List dimensions, materials, finish, and hardware separately

Many quotation problems start when buyers combine several technical decisions into one short sentence. “White wood nightstand with drawers” is not enough for a factory quotation. The RFQ should separate size, board type, surface finish, edge treatment, drawer runner, handle, leg or base style, back panel, and any electrical module.

When the buyer is unsure about board or finish, the RFQ should ask the factory to quote options instead of guessing. A practical format is to request one standard option and one upgraded option, then compare them with the nightstand materials and finish guide. This gives the buyer a better reason to accept or reject a cost difference.

Hardware should be specified in the same file. Drawer runners, handles, charging modules, LED strips, locks, and adjustable feet all change the cost and complaint risk. For orders with moving parts or smart functions, the RFQ should ask how those components will be checked during sampling and before shipment.

Give quantity information in a way the factory can quote

Factories need quantity information to judge material purchasing, labor planning, and packing cost. A good RFQ should include estimated first-order quantity, expected repeat quantity, number of finishes or colors, number of SKUs, and whether the buyer needs mixed loading.

If the buyer is not ready to commit to one number, use quantity tiers.

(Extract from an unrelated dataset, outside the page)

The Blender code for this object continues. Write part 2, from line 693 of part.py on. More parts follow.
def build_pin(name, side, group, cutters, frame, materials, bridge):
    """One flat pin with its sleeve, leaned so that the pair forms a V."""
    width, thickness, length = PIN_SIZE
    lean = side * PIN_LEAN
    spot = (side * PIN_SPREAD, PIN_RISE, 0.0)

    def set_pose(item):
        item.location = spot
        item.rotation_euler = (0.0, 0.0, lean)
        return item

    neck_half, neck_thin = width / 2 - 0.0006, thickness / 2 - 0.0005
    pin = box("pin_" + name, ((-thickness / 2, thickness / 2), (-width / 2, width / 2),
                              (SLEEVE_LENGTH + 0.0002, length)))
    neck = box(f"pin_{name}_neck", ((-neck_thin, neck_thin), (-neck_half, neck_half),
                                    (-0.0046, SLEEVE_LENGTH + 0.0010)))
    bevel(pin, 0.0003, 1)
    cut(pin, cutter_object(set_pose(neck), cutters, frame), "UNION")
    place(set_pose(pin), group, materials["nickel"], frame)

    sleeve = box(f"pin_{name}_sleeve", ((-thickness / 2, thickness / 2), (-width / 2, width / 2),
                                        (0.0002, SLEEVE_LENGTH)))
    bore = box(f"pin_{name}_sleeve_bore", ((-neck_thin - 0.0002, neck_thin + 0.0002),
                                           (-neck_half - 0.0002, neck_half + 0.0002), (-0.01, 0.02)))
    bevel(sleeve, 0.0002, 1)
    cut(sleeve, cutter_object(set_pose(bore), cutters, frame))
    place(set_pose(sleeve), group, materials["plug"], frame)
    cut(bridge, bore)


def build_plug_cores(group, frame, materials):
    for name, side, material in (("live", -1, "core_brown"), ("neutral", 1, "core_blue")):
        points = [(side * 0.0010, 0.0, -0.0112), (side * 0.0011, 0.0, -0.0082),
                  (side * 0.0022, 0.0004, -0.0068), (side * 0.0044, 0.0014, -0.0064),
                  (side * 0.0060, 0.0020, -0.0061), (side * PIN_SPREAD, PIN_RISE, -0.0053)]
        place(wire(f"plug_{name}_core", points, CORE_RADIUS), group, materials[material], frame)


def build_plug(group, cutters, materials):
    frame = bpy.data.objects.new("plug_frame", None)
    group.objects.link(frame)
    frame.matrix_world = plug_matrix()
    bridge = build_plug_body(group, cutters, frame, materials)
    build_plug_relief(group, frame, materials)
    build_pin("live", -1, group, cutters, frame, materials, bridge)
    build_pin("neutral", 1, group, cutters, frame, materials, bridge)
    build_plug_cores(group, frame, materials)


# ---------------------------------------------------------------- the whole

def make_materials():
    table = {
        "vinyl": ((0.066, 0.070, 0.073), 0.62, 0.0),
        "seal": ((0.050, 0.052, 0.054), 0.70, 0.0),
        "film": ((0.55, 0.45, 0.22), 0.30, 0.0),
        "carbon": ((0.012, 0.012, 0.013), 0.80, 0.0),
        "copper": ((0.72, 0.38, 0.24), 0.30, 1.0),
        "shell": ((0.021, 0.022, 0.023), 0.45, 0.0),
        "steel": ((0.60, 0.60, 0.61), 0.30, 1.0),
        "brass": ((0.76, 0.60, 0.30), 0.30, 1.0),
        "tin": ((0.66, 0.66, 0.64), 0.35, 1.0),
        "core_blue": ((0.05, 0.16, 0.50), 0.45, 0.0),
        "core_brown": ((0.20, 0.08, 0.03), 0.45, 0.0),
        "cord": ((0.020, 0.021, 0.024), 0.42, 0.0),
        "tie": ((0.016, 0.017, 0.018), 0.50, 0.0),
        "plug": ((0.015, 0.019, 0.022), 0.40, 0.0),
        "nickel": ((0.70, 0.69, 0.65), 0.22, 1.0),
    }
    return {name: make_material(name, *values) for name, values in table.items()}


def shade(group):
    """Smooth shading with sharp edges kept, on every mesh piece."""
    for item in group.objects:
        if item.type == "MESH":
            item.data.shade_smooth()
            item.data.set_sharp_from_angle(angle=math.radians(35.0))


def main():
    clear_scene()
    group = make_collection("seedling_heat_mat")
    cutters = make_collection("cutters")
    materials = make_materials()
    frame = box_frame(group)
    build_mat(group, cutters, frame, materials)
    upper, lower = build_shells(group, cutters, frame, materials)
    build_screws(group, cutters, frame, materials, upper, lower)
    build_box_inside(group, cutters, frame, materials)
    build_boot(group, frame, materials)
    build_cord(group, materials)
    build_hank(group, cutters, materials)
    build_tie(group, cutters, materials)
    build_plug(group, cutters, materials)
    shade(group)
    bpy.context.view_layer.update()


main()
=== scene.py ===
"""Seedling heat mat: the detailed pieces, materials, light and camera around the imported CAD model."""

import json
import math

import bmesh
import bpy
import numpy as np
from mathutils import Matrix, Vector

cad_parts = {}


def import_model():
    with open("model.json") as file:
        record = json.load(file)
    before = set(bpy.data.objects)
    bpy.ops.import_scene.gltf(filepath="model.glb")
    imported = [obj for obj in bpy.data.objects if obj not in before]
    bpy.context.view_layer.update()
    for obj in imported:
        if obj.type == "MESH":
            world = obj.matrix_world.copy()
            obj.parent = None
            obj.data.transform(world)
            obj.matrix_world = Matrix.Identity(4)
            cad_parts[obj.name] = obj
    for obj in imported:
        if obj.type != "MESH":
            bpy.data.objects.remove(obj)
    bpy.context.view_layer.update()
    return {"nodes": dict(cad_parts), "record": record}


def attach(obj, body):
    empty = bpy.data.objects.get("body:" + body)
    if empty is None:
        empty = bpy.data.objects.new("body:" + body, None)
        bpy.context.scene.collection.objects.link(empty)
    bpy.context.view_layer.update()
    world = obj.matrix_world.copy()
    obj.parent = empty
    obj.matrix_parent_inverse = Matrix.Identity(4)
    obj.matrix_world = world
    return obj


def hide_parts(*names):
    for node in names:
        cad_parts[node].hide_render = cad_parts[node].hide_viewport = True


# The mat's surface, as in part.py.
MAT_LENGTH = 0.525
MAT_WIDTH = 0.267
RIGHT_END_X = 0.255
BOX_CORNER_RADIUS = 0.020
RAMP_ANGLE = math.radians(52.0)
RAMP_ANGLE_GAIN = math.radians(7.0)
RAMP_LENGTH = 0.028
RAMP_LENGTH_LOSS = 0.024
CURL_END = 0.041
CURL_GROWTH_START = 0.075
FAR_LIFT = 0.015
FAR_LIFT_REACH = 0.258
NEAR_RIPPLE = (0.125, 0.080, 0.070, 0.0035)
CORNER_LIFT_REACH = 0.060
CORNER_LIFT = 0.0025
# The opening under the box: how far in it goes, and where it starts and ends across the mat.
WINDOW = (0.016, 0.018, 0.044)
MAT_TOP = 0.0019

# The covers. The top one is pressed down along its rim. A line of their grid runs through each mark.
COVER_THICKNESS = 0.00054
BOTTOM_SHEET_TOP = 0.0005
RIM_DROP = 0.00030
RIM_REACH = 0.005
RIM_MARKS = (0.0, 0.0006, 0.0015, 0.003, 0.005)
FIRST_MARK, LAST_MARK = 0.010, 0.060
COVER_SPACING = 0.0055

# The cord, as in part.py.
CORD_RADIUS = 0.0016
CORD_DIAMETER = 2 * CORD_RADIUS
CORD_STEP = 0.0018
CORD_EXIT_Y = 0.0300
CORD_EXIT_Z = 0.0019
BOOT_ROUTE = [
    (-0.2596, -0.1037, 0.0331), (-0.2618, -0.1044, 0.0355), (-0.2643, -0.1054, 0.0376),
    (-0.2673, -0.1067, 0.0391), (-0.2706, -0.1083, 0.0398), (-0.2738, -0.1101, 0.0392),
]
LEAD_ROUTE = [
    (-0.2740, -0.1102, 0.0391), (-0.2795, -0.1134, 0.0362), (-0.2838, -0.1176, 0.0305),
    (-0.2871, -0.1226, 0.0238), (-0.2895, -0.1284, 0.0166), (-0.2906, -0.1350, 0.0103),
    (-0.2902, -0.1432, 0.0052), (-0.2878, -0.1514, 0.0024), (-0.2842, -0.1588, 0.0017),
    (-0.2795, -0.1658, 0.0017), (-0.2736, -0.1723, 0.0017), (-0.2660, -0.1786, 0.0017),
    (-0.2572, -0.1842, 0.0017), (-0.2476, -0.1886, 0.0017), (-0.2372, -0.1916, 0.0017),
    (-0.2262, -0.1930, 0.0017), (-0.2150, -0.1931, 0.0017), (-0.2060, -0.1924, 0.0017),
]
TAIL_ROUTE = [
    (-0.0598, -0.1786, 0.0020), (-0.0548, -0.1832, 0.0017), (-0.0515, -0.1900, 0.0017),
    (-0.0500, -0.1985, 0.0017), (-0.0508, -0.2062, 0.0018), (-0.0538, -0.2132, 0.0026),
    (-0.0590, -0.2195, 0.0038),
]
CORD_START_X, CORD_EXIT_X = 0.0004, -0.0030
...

For example: 100 pieces for sample launch, 300 pieces for first container planning, and 500 pieces for repeat order evaluation. This lets the factory show where the price changes instead of giving one number that may not hold later.

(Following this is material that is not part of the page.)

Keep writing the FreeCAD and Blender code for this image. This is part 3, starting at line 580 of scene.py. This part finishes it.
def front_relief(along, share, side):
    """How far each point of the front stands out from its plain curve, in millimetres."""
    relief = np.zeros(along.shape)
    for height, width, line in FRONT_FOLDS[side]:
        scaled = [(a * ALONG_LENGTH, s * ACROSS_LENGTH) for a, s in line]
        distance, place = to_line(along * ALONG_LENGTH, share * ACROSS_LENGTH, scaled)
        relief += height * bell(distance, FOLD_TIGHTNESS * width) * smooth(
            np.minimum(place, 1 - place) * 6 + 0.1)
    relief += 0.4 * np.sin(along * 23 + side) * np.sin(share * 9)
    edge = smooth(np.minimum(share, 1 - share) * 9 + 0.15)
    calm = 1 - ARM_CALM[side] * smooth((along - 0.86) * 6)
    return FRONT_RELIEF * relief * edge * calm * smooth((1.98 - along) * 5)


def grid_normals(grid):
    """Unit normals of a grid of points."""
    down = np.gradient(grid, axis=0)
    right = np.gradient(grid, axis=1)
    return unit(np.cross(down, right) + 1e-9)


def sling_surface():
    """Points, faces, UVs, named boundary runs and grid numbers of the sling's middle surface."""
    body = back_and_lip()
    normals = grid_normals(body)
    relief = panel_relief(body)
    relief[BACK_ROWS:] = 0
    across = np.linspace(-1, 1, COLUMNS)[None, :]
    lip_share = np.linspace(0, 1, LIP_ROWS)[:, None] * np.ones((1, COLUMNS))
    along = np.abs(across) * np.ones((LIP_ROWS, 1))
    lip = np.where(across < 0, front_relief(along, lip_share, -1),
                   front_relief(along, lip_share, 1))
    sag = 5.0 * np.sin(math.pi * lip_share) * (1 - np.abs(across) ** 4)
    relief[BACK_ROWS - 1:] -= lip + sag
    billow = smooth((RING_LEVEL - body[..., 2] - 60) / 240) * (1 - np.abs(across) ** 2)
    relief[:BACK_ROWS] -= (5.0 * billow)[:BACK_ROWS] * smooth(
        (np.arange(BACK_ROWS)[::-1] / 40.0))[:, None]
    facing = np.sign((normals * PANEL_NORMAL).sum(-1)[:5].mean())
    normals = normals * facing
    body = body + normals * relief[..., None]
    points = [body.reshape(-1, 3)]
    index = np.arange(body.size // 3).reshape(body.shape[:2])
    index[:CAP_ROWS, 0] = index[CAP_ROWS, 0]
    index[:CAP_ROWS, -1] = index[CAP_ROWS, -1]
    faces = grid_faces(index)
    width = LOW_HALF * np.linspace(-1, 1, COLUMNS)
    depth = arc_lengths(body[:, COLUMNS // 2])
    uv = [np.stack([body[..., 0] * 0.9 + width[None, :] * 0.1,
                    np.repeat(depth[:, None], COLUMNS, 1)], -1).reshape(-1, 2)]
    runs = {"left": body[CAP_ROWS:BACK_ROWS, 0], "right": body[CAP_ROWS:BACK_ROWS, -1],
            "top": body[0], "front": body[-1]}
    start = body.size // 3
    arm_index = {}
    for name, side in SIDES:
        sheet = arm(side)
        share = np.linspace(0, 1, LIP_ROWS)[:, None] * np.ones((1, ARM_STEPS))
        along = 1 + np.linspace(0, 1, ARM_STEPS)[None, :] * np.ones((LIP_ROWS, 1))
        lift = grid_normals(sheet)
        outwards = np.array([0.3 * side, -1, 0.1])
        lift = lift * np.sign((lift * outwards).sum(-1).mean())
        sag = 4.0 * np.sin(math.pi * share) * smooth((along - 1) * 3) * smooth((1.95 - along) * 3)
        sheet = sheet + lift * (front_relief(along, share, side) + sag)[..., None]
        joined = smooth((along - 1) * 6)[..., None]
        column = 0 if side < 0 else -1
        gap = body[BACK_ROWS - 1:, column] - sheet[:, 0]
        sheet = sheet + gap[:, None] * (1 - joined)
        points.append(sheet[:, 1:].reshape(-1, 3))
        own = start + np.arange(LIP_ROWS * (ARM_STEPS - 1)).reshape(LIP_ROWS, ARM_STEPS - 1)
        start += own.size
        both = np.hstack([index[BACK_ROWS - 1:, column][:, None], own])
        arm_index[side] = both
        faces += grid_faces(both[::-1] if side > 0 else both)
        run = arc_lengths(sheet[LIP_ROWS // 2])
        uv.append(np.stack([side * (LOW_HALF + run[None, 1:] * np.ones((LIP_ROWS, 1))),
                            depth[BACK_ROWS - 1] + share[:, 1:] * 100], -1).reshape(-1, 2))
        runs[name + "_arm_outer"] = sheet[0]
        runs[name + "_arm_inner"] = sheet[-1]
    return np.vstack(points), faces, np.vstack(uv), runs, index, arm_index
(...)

MOQ should also be discussed openly. A buyer asking for several colors, custom cartons, special hardware, and low quantity may create a quotation that is technically possible but commercially weak. When the RFQ shows the buyer’s launch plan, the factory can suggest which details should wait until the second order.

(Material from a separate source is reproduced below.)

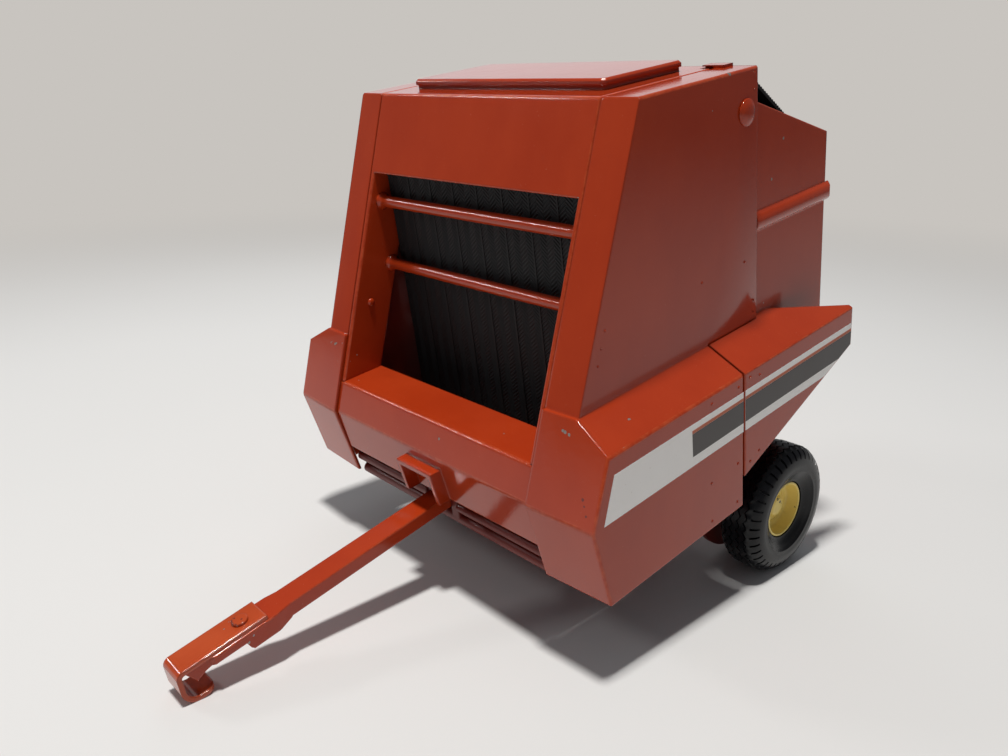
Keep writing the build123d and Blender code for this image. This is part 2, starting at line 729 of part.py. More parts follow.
shelf = wedge(shelf_profile(GATE_HALF), GATE_HALF, shelf_profile(SHIELD_HALF), SHIELD_HALF)
shelf_plan = make_face(
    Polyline(
        (GATE_HALF, SEAM_REAR_Y),
        (SHIELD_HALF, SEAM_REAR_Y),
        (SHIELD_HALF, wing_rear_y),
        (SHIELD_HALF - WALL, wing_rear_y),
        (GATE_HALF, WING_CUT_Y),
        close=True,
    )
)
shelf = shelf & extrude(shelf_plan, amount=ROOF_Z)
rail_r = (RAIL_HIGH**2 / 4 + RAIL_PROUD**2) / (2 * RAIL_PROUD)
rail_front_y = ROOF_REAR_Y + RUN + RAIL_SHY
rail_rear_y = GATE_REAR_Y + RAIL_PAST
rail_section = Pos(GATE_HALF + RAIL_PROUD - rail_r, RAIL_Z) * Circle(rail_r)
rail_section = rail_section & Pos(GATE_HALF + RAIL_PROUD, RAIL_Z) * Rectangle(2 * RAIL_PROUD, 2 * RAIL_HIGH)
rail = extrude(Plane.XZ.offset(-rail_front_y) * rail_section, amount=rail_front_y - rail_rear_y)
rail_out = GATE_HALF + RAIL_PROUD
rail_plan = make_face(
    Polyline(
        (GATE_HALF, rail_front_y),
        (rail_out, rail_front_y),
        (rail_out, rail_rear_y - RAIL_ROUND),
        (rail_out - RAIL_ROUND / 3, rail_rear_y - RAIL_ROUND / 3),
        (rail_out - RAIL_ROUND, rail_rear_y),
        (GATE_HALF, rail_rear_y),
        close=True,
    )
)
rail = rail & extrude(rail_plan, amount=ROOF_Z)
gate_hole = rod(AXLE_R + BORE_RUN, GATE_IN - WALL, GATE_HALF + WALL, PIVOT_Y, PIVOT_Z)
gate_wall = wall + wing_side + shelf + rail - gate_hole

# Tailgate rear panel with its curved foot, and the cross tube above it
panel_path = [(GATE_REAR_Y, PANEL_TOP_Z), (GATE_REAR_Y, GATE_BEND_Z), (GATE_FOOT_Y, GATE_FOOT_Z)]
gate_rear = band(panel_path, PANEL_CURVE, -GATE_IN, GATE_IN, WALL)
hem = rod(GATE_TUBE_R / 2 + WALL / 2, -GATE_IN, GATE_IN, GATE_REAR_Y - WALL / 2, PANEL_TOP_Z)
gate_rear = gate_rear + hem
tube_y = GATE_REAR_Y - GATE_TUBE_R - TUBE_SHY
gate_tube = rod(GATE_TUBE_R, -GATE_IN, GATE_IN, tube_y, GATE_TOP_REAR_Z - 2 * GATE_TUBE_R)

# Wheels: tyre with blocks along both shoulders, dished rim
LUGS = 40             # shoulder blocks around each side of the tyre
LUG_SLOT = 1.3
LUG_DEEP = 1.8
LUG_LONG = 5.0        # the blocks lie on the tyre's bevelled shoulder
LUG_FALL = 2.4
SIDE_ROUND = 1.6      # below the blocks the shoulder turns into the side
SIDE_FALL = 3.2
SIDE_BAND = 2.7       # plain band down to the recess around the rim
BEAD_INSET = 1.3
TYRE_RUN = 4.8        # between tyre and axle leg
tyre_in = leg_out + TYRE_RUN
tyre_out = tyre_in + TYRE_WIDE
bead_r = RIM_R + RIM_RUN
bead_high = TYRE_R - bead_r - LUG_FALL - SIDE_FALL - SIDE_BAND


def ring(x, radius):
    """Round section with one flat side for each shoulder block."""
    return Plane.YZ.offset(x) * RegularPolygon(radius, LUGS)


tyre = extrude(ring(tyre_in, TYRE_R), amount=TYRE_WIDE)
for end in (0, -1):
    for fall, inset in ((LUG_FALL, LUG_LONG), (SIDE_FALL, SIDE_ROUND)):
        side_face = tyre.faces().sort_by(Axis.X)[end]
        tyre = tyre.chamfer(fall, inset, side_face.edges(), side_face)
tyre = tyre - extrude(ring(tyre_in - WALL, bead_r), amount=TYRE_WIDE + 2 * WALL)
for end in (0, -1):
    side_face = tyre.faces().sort_by(Axis.X)[end]
    tyre = tyre.chamfer(bead_high, BEAD_INSET, side_face.inner_wires()[0].edges(), side_face)
slots = []
for i in range(LUGS):
    for x in (tyre_in, tyre_out):
        slot = Pos(x, 0, TYRE_R) * Box(2 * LUG_LONG, LUG_SLOT, 2 * LUG_DEEP)
        slots.append(Rot(360.0 * i / LUGS, 0, 0) * slot)
tyre = tyre - slots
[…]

Include packaging and shipping requirements early

Packaging should not be left until after the product price is confirmed. The carton method, inner protection, accessory bag, instruction sheet, barcode label, drop-test need, and loading plan all affect cost and lead time.

If the order will go into retail or ecommerce, the RFQ should ask whether the supplier can prepare carton marks, barcode positions, and opening experience for that route. The retail-ready packaging guide and the export packaging guide can be used together when the buyer needs both warehouse handling and ocean-shipment protection.

For KD or flat-pack styles, the RFQ should ask for packed size, assembly sequence, hardware bag control, and instruction-sheet plan. A smaller carton is useful only if the buyer can avoid missing parts, scratched panels, and unclear assembly after delivery.

Ask for the right evidence with the quotation

An RFQ should not only ask for unit price and lead time. It should ask the supplier what evidence will be available before the buyer approves a sample or shipment.

Useful evidence includes material photos, finish board photos, hardware specification, packed-unit photos, carton structure, loading estimate, sample timeline, and inspection checkpoints. If the order has quality-sensitive details, the buyer should connect the RFQ to the pre-shipment quality check points before finalizing the quotation.

This is also where supplier quality becomes visible. A capable supplier will explain what can be controlled and what needs confirmation. If the factory cannot explain finish stability, runner grade, carton protection, or sampling sequence, the buyer may need to review the supplier fit before moving forward.

Keep the RFQ easy to answer

A strong RFQ is detailed, but it should not be confusing. Use sections, tables, and clear attachments. Put essential quotation requirements in the main file, and place reference photos, drawings, logos, carton marks, or compliance notes in labeled attachments.

The buyer should also mark which details are fixed and which details need factory recommendation. For example, the outer size may be fixed by the room plan, but board type and drawer runner grade may be open for factory advice. This helps the supplier quote practical options instead of forcing one risky answer.

RFQ checklist for nightstand buyers

Before sending the RFQ, check whether it includes buyer scenario, target sales channel, product direction, dimensions, materials, finish, hardware, smart functions, quantity tiers, packaging route, sample expectation, quality evidence, target delivery time, and required documents.

If the RFQ is for a new factory, also ask for company background, production focus, similar nightstand experience, sample record, and communication process. These points connect naturally with the broader question of how to choose a nightstand supplier, because a quotation is only useful when the supplier can actually control the order behind it.

The goal is not to make the RFQ long. The goal is to make it clear enough that the factory can quote the right product, explain the right trade-offs, and prepare the right sample without guessing what the buyer really wants.